PROBLEM DETAILS:
Every record should be written out exactly, please.

Source records:
::::::::
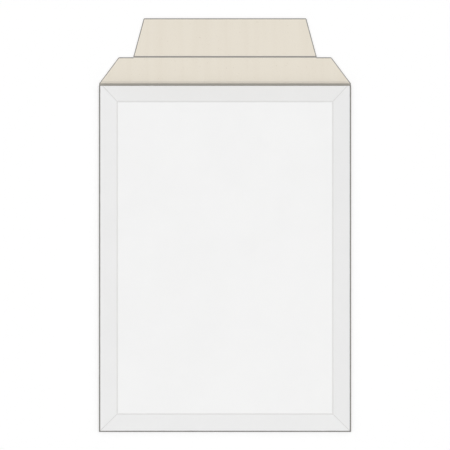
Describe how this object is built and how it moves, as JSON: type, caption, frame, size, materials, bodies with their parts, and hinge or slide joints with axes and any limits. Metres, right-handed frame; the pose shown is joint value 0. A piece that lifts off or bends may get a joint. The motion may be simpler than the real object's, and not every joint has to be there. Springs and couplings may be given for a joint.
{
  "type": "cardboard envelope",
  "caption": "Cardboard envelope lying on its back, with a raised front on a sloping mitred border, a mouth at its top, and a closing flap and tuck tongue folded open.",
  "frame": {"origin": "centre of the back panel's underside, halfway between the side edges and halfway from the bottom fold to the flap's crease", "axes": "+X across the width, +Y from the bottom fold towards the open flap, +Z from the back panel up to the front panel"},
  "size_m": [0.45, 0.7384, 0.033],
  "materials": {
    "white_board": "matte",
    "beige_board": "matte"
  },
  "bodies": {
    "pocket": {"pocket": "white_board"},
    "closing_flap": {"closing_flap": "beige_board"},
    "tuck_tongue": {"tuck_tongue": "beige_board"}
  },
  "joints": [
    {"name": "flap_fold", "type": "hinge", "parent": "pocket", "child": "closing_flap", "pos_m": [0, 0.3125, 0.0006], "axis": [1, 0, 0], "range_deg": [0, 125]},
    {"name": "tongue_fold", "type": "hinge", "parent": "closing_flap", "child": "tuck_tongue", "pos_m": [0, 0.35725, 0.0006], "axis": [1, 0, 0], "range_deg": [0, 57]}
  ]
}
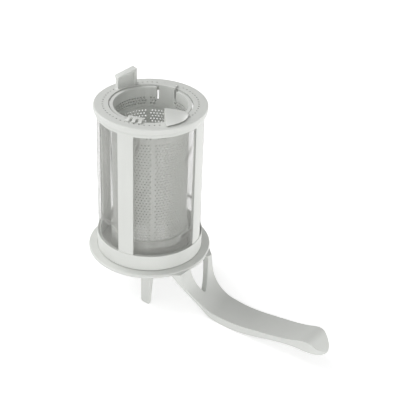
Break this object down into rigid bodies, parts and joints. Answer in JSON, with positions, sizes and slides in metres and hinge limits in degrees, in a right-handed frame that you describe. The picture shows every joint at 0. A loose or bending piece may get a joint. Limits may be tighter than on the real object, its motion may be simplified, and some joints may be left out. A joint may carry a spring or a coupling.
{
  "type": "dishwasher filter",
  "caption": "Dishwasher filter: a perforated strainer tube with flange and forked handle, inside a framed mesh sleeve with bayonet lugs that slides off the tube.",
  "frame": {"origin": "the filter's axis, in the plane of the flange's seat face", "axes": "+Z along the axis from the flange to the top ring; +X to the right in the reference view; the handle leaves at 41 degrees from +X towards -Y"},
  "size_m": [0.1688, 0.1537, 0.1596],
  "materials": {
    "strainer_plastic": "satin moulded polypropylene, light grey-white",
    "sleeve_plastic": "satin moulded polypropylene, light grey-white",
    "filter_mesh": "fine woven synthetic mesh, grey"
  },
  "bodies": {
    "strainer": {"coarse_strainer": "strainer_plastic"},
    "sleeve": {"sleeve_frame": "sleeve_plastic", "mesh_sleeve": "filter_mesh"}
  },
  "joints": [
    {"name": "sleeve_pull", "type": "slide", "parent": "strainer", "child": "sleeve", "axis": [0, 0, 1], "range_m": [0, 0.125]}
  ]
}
::::::::
EXERCISE SOLUTION:
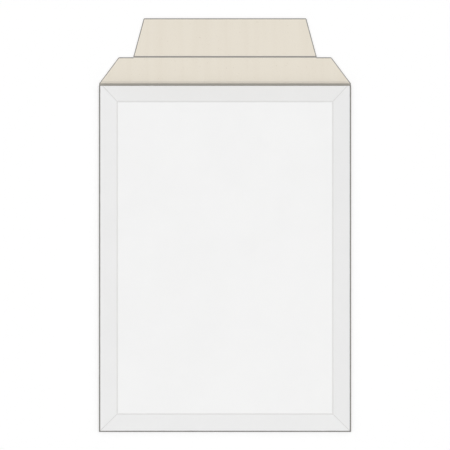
Describe how this object is built and how it moves, as JSON: type, caption, frame, size, materials, bodies with their parts, and hinge or slide joints with axes and any limits. Metres, right-handed frame; the pose shown is joint value 0. A piece that lifts off or bends may get a joint. The motion may be simpler than the real object's, and not every joint has to be there. Springs and couplings may be given for a joint.
{
  "type": "cardboard envelope",
  "caption": "Cardboard envelope lying on its back, with a raised front on a sloping mitred border, a mouth at its top, and a closing flap and tuck tongue folded open.",
  "frame": {"origin": "centre of the back panel's underside, halfway between the side edges and halfway from the bottom fold to the flap's crease", "axes": "+X across the width, +Y from the bottom fold towards the open flap, +Z from the back panel up to the front panel"},
  "size_m": [0.45, 0.7384, 0.033],
  "materials": {
    "white_board": "matte",
    "beige_board": "matte"
  },
  "bodies": {
    "pocket": {"pocket": "white_board"},
    "closing_flap": {"closing_flap": "beige_board"},
    "tuck_tongue": {"tuck_tongue": "beige_board"}
  },
  "joints": [
    {"name": "flap_fold", "type": "hinge", "parent": "pocket", "child": "closing_flap", "pos_m": [0, 0.3125, 0.0006], "axis": [1, 0, 0], "range_deg": [0, 125]},
    {"name": "tongue_fold", "type": "hinge", "parent": "closing_flap", "child": "tuck_tongue", "pos_m": [0, 0.35725, 0.0006], "axis": [1, 0, 0], "range_deg": [0, 57]}
  ]
}
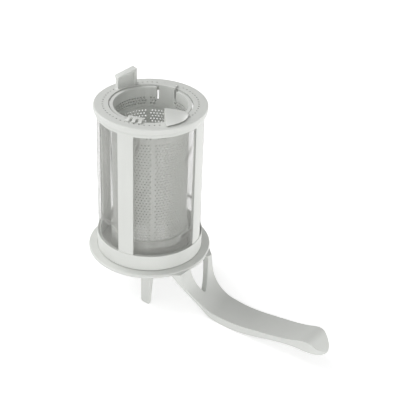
Break this object down into rigid bodies, parts and joints. Answer in JSON, with positions, sizes and slides in metres and hinge limits in degrees, in a right-handed frame that you describe. The picture shows every joint at 0. A loose or bending piece may get a joint. Limits may be tighter than on the real object, its motion may be simplified, and some joints may be left out. A joint may carry a spring or a coupling.
{
  "type": "dishwasher filter",
  "caption": "Dishwasher filter: a perforated strainer tube with flange and forked handle, inside a framed mesh sleeve with bayonet lugs that slides off the tube.",
  "frame": {"origin": "the filter's axis, in the plane of the flange's seat face", "axes": "+Z along the axis from the flange to the top ring; +X to the right in the reference view; the handle leaves at 41 degrees from +X towards -Y"},
  "size_m": [0.1688, 0.1537, 0.1596],
  "materials": {
    "strainer_plastic": "satin moulded polypropylene, light grey-white",
    "sleeve_plastic": "satin moulded polypropylene, light grey-white",
    "filter_mesh": "fine woven synthetic mesh, grey"
  },
  "bodies": {
    "strainer": {"coarse_strainer": "strainer_plastic"},
    "sleeve": {"sleeve_frame": "sleeve_plastic", "mesh_sleeve": "filter_mesh"}
  },
  "joints": [
    {"name": "sleeve_pull", "type": "slide", "parent": "strainer", "child": "sleeve", "axis": [0, 0, 1], "range_m": [0, 0.125]}
  ]
}